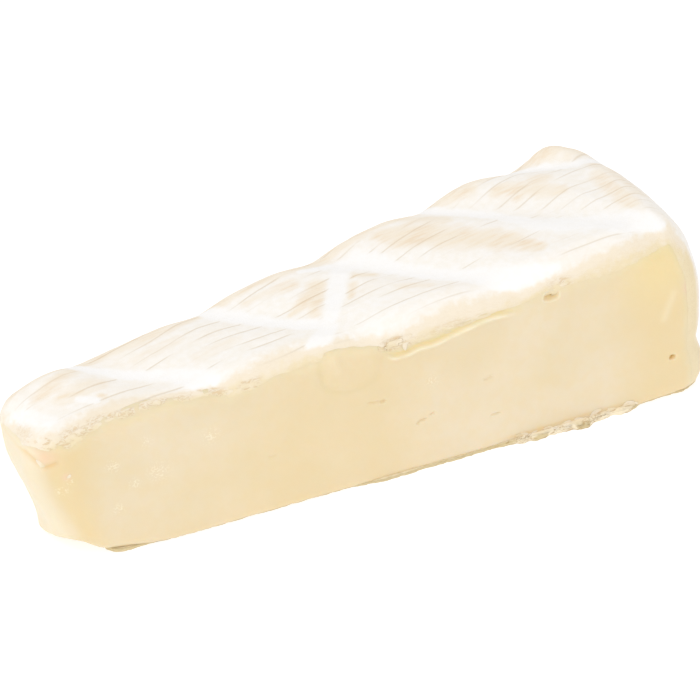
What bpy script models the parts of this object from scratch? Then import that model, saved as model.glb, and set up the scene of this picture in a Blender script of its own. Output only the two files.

_ _ _ _

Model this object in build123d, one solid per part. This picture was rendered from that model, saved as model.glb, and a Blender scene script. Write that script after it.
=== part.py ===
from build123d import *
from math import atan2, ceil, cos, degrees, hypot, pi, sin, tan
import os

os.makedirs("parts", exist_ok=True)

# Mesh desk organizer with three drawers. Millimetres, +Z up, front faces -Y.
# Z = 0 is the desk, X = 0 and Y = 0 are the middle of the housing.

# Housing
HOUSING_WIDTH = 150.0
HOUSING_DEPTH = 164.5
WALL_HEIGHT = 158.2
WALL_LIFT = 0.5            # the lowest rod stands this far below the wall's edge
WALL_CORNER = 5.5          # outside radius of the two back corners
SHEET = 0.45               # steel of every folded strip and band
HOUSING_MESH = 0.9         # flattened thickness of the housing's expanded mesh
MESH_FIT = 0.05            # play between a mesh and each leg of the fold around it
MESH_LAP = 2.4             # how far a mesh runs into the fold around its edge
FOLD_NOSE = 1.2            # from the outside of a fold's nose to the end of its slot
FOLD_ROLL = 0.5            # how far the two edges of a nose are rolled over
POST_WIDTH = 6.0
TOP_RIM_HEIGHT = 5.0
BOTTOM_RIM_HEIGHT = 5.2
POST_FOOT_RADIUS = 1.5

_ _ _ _

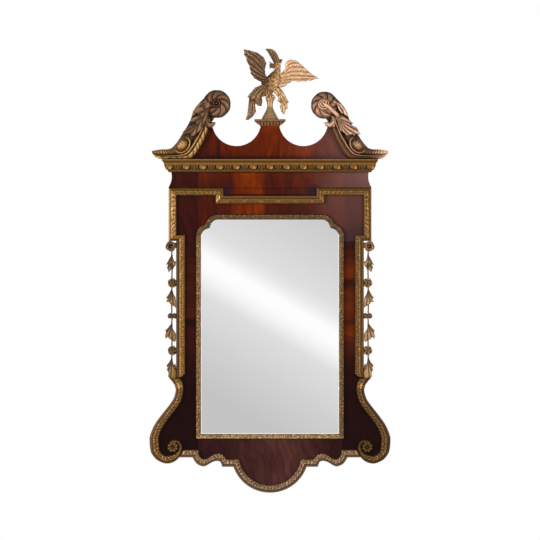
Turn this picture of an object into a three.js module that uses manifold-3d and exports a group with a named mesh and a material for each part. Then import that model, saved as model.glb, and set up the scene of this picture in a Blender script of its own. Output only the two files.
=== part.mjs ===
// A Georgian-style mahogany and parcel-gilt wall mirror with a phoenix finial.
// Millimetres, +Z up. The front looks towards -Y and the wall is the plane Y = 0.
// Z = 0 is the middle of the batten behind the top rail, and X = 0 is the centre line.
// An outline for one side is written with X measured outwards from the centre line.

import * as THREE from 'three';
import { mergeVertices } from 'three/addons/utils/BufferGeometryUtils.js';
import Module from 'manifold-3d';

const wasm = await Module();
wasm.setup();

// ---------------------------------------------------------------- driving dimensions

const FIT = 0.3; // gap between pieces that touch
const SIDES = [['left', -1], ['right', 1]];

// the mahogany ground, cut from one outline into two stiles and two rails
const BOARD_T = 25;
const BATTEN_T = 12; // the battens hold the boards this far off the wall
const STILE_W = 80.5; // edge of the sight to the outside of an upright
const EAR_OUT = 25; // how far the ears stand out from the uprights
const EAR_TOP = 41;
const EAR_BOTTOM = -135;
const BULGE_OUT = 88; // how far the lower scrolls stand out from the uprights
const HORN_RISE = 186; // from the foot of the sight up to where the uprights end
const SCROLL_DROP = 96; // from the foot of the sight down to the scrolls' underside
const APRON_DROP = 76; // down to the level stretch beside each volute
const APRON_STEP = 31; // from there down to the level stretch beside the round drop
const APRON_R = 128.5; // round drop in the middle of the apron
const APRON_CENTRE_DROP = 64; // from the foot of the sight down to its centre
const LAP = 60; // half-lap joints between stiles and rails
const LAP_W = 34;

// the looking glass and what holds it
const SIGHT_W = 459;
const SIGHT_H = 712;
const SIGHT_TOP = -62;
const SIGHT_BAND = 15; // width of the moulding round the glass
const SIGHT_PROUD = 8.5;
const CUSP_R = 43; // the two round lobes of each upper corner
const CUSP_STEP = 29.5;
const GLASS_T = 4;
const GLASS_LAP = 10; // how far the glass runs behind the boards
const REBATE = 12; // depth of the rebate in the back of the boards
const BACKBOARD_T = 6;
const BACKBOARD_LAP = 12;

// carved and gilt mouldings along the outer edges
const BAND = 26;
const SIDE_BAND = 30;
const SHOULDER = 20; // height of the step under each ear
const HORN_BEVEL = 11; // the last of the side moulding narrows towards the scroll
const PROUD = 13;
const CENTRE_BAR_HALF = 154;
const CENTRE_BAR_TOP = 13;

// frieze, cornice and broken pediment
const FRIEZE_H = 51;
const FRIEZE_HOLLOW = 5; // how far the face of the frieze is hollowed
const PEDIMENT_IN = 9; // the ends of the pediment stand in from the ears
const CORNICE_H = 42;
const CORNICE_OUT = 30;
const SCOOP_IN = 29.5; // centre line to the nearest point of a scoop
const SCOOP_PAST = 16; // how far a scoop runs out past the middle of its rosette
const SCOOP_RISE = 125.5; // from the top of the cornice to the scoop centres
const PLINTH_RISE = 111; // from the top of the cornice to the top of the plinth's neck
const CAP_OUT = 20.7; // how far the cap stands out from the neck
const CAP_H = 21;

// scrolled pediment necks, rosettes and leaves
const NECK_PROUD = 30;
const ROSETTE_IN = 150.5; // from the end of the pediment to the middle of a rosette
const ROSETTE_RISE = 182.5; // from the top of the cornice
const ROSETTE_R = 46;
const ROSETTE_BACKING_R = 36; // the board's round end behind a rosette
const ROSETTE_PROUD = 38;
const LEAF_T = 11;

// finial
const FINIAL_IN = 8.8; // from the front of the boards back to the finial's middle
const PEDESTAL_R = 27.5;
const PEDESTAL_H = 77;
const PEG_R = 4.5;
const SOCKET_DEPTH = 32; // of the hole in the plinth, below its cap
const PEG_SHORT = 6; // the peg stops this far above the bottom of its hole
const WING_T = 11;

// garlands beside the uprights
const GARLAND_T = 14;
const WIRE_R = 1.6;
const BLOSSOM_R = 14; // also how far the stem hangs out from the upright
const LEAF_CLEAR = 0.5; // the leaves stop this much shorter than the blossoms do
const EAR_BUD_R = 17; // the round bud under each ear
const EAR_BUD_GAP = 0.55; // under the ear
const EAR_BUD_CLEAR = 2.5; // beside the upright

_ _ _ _

What you are asked to do: Return nothing but the lines running from the line with "Turn this picture" through the line with "const SIDES = [['left', -1], ['right', 1]];", exactly as they appear.

Answer to the exercise:
Turn this picture of an object into a three.js module that uses manifold-3d and exports a group with a named mesh and a material for each part. Then import that model, saved as model.glb, and set up the scene of this picture in a Blender script of its own. Output only the two files.
=== part.mjs ===
// A Georgian-style mahogany and parcel-gilt wall mirror with a phoenix finial.
// Millimetres, +Z up. The front looks towards -Y and the wall is the plane Y = 0.
// Z = 0 is the middle of the batten behind the top rail, and X = 0 is the centre line.
// An outline for one side is written with X measured outwards from the centre line.

import * as THREE from 'three';
import { mergeVertices } from 'three/addons/utils/BufferGeometryUtils.js';
import Module from 'manifold-3d';

const wasm = await Module();
wasm.setup();

// ---------------------------------------------------------------- driving dimensions

const FIT = 0.3; // gap between pieces that touch
const SIDES = [['left', -1], ['right', 1]];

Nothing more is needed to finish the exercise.